Ellos desprecian la normatividad moral por ser la causa de complejizar la mente que, si se mantuviera en estado natural, no tendría que afrontar dilemas entre valores al momento de actuar. Ellos rechazan las reglas de convivencia (costumbres o leyes) no por rebeldía política, sino porque asfixian la plenitud de acciones a las que el humano tiene legítimo acceso por su sola condición de ser parte de la naturaleza.

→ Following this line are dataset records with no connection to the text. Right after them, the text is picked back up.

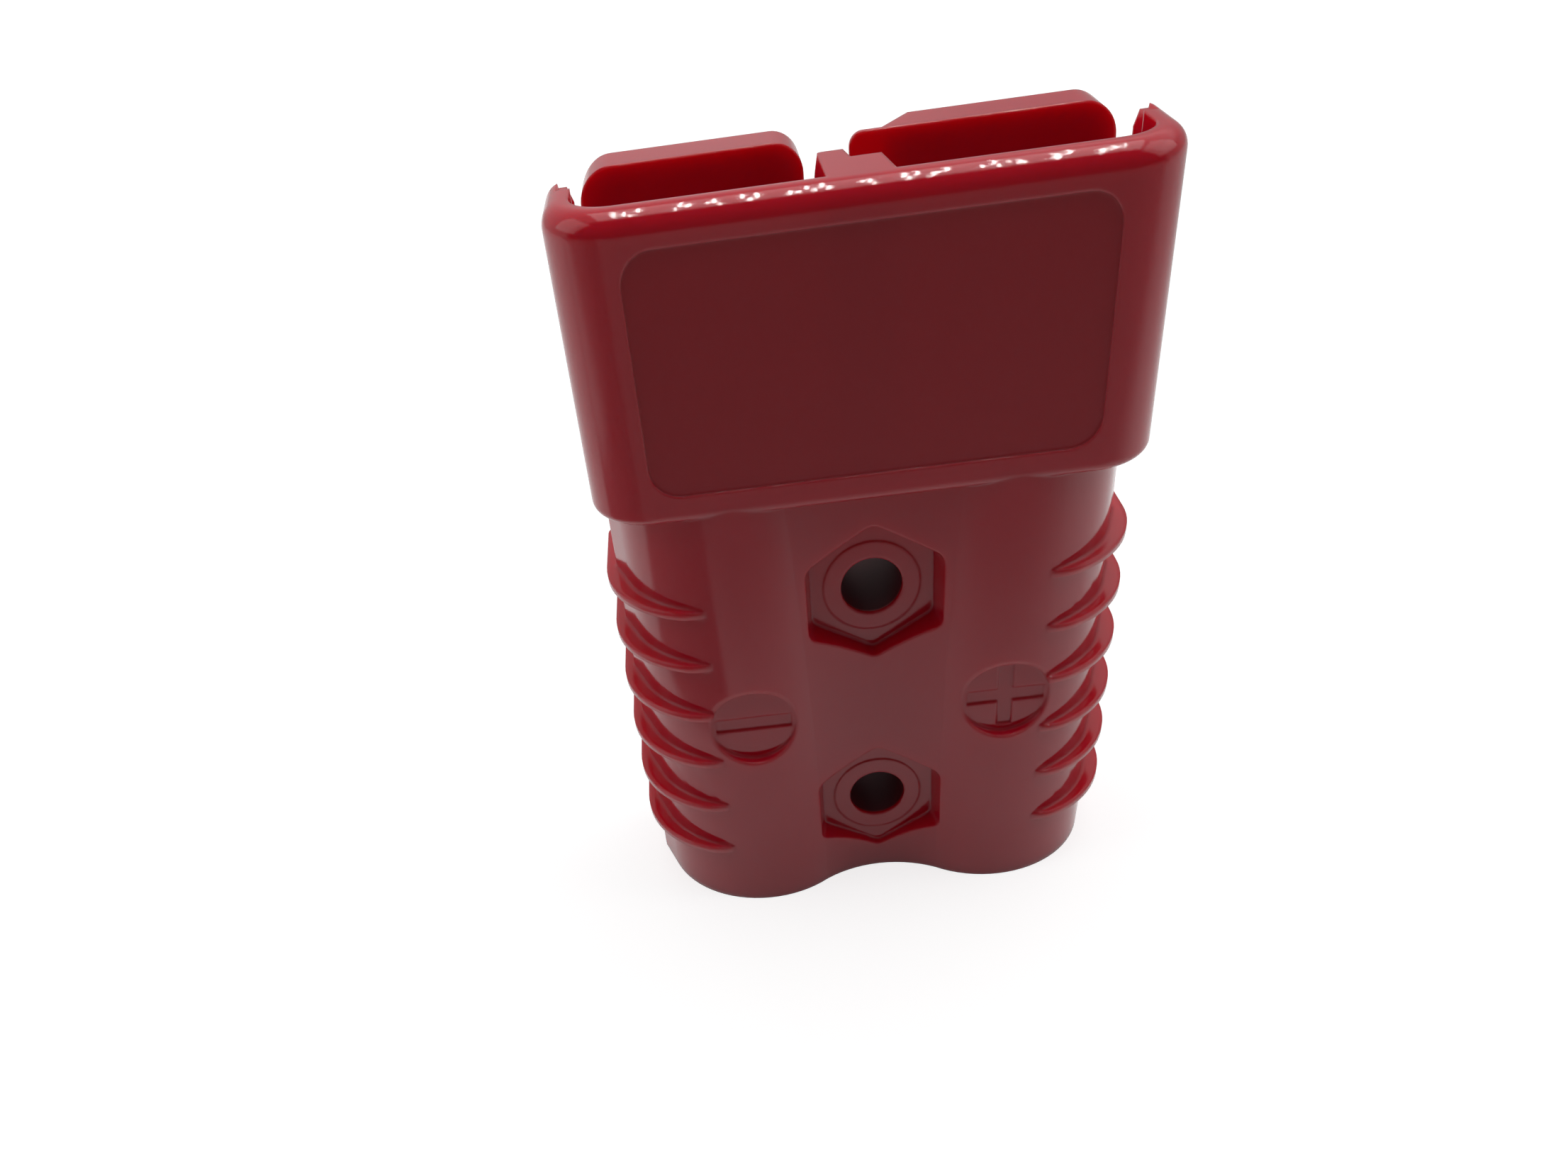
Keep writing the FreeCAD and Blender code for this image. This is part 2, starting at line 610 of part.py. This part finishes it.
# Leaf springs: bowed strips between a tongue and the back of its blade
def leaf_spring(name, side):
    body = new_body(name)
    half = "((dims.spring_high - dims.spring_low) / 2)"
    bow = "(dims.tongue_front - dims.blade_thick - dims.spring_thick)"
    inner = "((%s ^ 2 + %s ^ 2) / (2 * %s))" % (half, bow, bow)
    outer = "(%s + dims.spring_thick)" % inner
    drop = "(%s - sqrt(%s ^ 2 - %s ^ 2))" % (outer, outer, half)
    corners = [
        ("dims.tongue_front", "dims.spring_low", (-1, inner)),
        ("dims.tongue_front", "dims.spring_high", None),
        ("dims.blade_thick + " + drop, "dims.spring_high", (1, outer)),
        ("dims.blade_thick + " + drop, "dims.spring_low", None),
    ]
    sketch = outline(body, name + "_Profile", "YZ_Plane", "%d * dims.pole_offset" % side,
                     corners)
    body.Tip = pad(body, name + "_Strip", sketch, "2 * dims.spring_half", middle=True)
    return body


bodies = [housing]
for side, word in ((-1, "left"), (1, "right")):
    bodies.append(contact(word + "_contact", side))
    bodies.append(leaf_spring(word + "_spring", side))
doc.recompute()

# Checks and output
for item in doc.Objects:
    if "Invalid" in item.State or "Error" in item.State:
        raise RuntimeError("%s did not build" % item.Name)
os.makedirs("parts", exist_ok=True)
for body in bodies:
    shape = body.Shape
    if shape.isNull() or not shape.isValid() or len(shape.Solids) != 1:
        raise RuntimeError("%s is not one valid solid" % body.Label)
    shape.exportStep(os.path.join("parts", body.Label + ".step"))
    print(body.Label, "%.1f mm3" % shape.Volume)
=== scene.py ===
import bpy
import math
from mathutils import Matrix, Vector

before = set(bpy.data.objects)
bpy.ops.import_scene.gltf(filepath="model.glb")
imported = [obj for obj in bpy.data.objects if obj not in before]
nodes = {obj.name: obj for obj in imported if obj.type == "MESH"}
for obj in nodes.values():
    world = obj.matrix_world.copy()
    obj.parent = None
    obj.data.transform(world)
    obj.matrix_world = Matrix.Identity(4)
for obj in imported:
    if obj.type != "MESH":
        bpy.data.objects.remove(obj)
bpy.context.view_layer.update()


# Node helpers
class Graph:
    """A node tree under construction."""

    def __init__(self, tree):
        self.tree = tree
        tree.nodes.clear()

    def add(self, kind, **settings):
        node = self.tree.nodes.new(kind)
        for key, value in settings.items():
            setattr(node, key, value)
        return node

    def link(self, out, socket):
        self.tree.links.new(out, socket)

    def fill(self, socket, value):
        if isinstance(value, bpy.types.NodeSocket):
            self.link(value, socket)
        elif value is not None:
            socket.default_value = value

    def maths(self, operation, a, b=None, c=None, clamp=False):
        node = self.add("ShaderNodeMath", operation=operation, use_clamp=clamp)
        for socket, value in zip(node.inputs, (a, b, c)):
            self.fill(socket, value)
        return node.outputs[0]

    def times(self, a, b):
        return self.maths("MULTIPLY", a, b)

    def plus(self, a, b):
        return self.maths("ADD", a, b)

    def scaled(self, value, gain, base):
        return self.maths("MULTIPLY_ADD", value, gain, base)

    def step(self, value, low, high):
        """0 below low, 1 above high, smooth between. With low above high it falls."""
        node = self.add("ShaderNodeMapRange", interpolation_type="SMOOTHSTEP")
        self.fill(node.inputs["Value"], value)
        self.fill(node.inputs["From Min"], low)
        self.fill(node.inputs["From Max"], high)
        return node.outputs["Result"]

    def band(self, value, low, high, soft):
        """1 between low and high, 0 outside, with edges that are soft to either side."""
        rise = self.step(value, low - soft, low + soft)
        fall = self.step(value, high - soft, high + soft)
        return self.maths("SUBTRACT", rise, fall, clamp=True)

    def inside(self, axes, box, soft):
        """1 inside a box that is given as three (low, high) pairs."""
        x, y, z = [self.band(value, low, high, edge)
                   for value, (low, high), edge in zip(axes, box, soft)]
        return self.times(self.times(x, z), y)

    def axes(self, vector):
        node = self.add("ShaderNodeSeparateXYZ")
        self.link(vector, node.inputs[0])
        return tuple(node.outputs)

    def blend(self, factor, a, b):
        node = self.add("ShaderNodeMix", data_type="RGBA")
        self.fill(node.inputs[0], factor)
        self.fill(node.inputs[6], a)
        self.fill(node.inputs[7], b)
        return node.outputs[2]

    def noise(self, vector, scale, detail, rough=0.5):
        node = self.add("ShaderNodeTexNoise")
        self.link(vector, node.inputs["Vector"])
        node.inputs["Scale"].default_value = scale
        node.inputs["Detail"].default_value = detail
        node.inputs["Roughness"].default_value = rough
        return node.outputs["Fac"]

    def bump(self, height, strength, depth, normal=None):
        node = self.add("ShaderNodeBump")
        self.fill(node.inputs["Strength"], strength)
        node.inputs["Distance"].default_value = depth
        self.link(height, node.inputs["Height"])
        if normal is not None:
            self.link(normal, node.inputs["Normal"])
        return node.outputs[0]

    def surface(self, shader, kind="ShaderNodeOutputMaterial"):
        out = self.add(kind)
        self.link(shader, out.inputs["Surface"])


def material(name):
    mat = bpy.data.materials.new(name)
    mat.use_nodes = True
    return mat, Graph(mat.node_tree)


# The red moulding: its linear colours
BODY_DARK = (0.57, 0.005, 0.023, 1)
BODY_LIGHT = (0.64, 0.006, 0.027, 1)
PANEL_RED = (0.42, 0.010, 0.020, 1)
PANEL_SHARE = 0.6
# Painted shade: near-black red laid over the colour inside the mounting holes
HOLE_PAINTED_SHADE = (0.04, 0.004, 0.005, 1)
HOLE_SHADE_SHARE = 0.8
FLOW_SCALE = 55.0

# Its gloss
ROUGH = 0.10
ROUGH_FLOW = 0.05
ROUGH_PANEL = 0.35
ROUGH_HOLE = 0.5
RIM_POLISH = -0.75
PLASTIC_IOR = 1.55

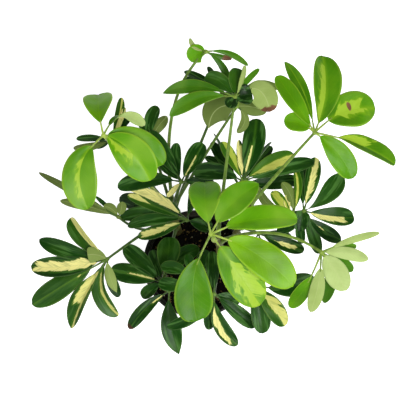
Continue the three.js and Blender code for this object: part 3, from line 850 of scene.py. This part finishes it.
def copy_of(blank, name):
    """A copy of a modelled blank, with a mesh of its own."""
    piece = bpy.data.objects.new(name, blank.data.copy())
    bpy.context.scene.collection.objects.link(piece)
    return piece


def stands_for(piece, node):
    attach(piece, "root")
    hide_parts(node)


def on_curve(points, share):
    """A point of the Bezier curve with these control points."""
    level = list(points)
    while len(level) > 1:
        level = [a.lerp(b, share) for a, b in zip(level, level[1:])]
    return level[0]


def frame_at(points, share, level=UP, roll=0.0):
    """The point, the way along, the way across and the way up of a curve at a share of it."""
    step = 0.002
    before = on_curve(points, max(0.0, share - step))
    after = on_curve(points, min(1.0, share + step))
    along = (after - before).normalized()
    across = along.cross(level).normalized()
    turn = Quaternion(along, roll)
    return on_curve(points, share), along, turn @ across, turn @ across.cross(along)


def metres(point):
    return Vector(point) * MM


def near(share, middle, span):
    """1 at the middle, and falling to 0 within about two spans of it."""
    return math.exp(-(((share - middle) / span) ** 2))


# ---------------------------------------------------------------- blanks

SLAB = 0.02


def model_blade_blank():
    """A thin slab one unit long and wide: its lower face has the second finish."""
    settle()
    bpy.ops.mesh.primitive_grid_add(x_subdivisions=12, y_subdivisions=26, size=1)
    blank = take("blade_blank")
    blank.data.materials.append(LEAF_TOP)
    blank.data.materials.append(LEAF_UNDER)
    apply_modifier(blank, "SOLIDIFY", thickness=SLAB, offset=0.0, material_offset=1)
    blank.data.shade_smooth()
    return blank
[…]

Ser cínico consistía en una actitud que se transmitía con el ejemplo práctico y resultaba enseñada mediante actos sin fijar doctrina, cobrando realidad como un estilo de vida que cada practicante testimoniaba ante el resto de la sociedad y que nuestra mente moderna podría evocar en la figura del linyera, el ciruja o el sin techo… Estas condiciones, para estos filósofos, eran pautas de vida elegida y no padecida. Con ellos surge la concepción de “excentricismo”, es decir, de ubicación individual corrida del centro de lo normal y lo aceptado socialmente; nuestra época conserva sólo algunos rasgos superficiales de la actitud extrema de aquellos originales “perros vagabundos”: ironía, sarcasmo, burla. Esos eran los recursos discursivos con los que los cínicos ladraban -para ahuyentar y también para morder- a los modales y a las apariencias, a los prejuicios y a las hipocresías.
Hoy entendemos por cínica a la actitud de actuar “como si” un problema no existiera, de fingir indiferencia ante un conflicto evidente; por el contrario, los cínicos de la Antigüedad griega denunciaban la impostura en cada una de las presuntas soluciones civilizadas a las vicisitudes de la vida cotidiana y alertaban sobre su engaño viviendo “como si” éstas no existieran, con la valentía de dejarse a sí mismos ante la vista de los demás como una cruda muestra de la plenitud de la vida desenmascarada de los atavíos culturales.   

El Signo de Interrogación te invita a seguir pensando:
¿Con cuál de las dos interpretaciones del cinismo te sientes más en común, la antigua o la actual?
¿A cuál de ellas recurres con más frecuencia a la hora de confrontar tu Yo auténtico con las convenciones de tu sociedad?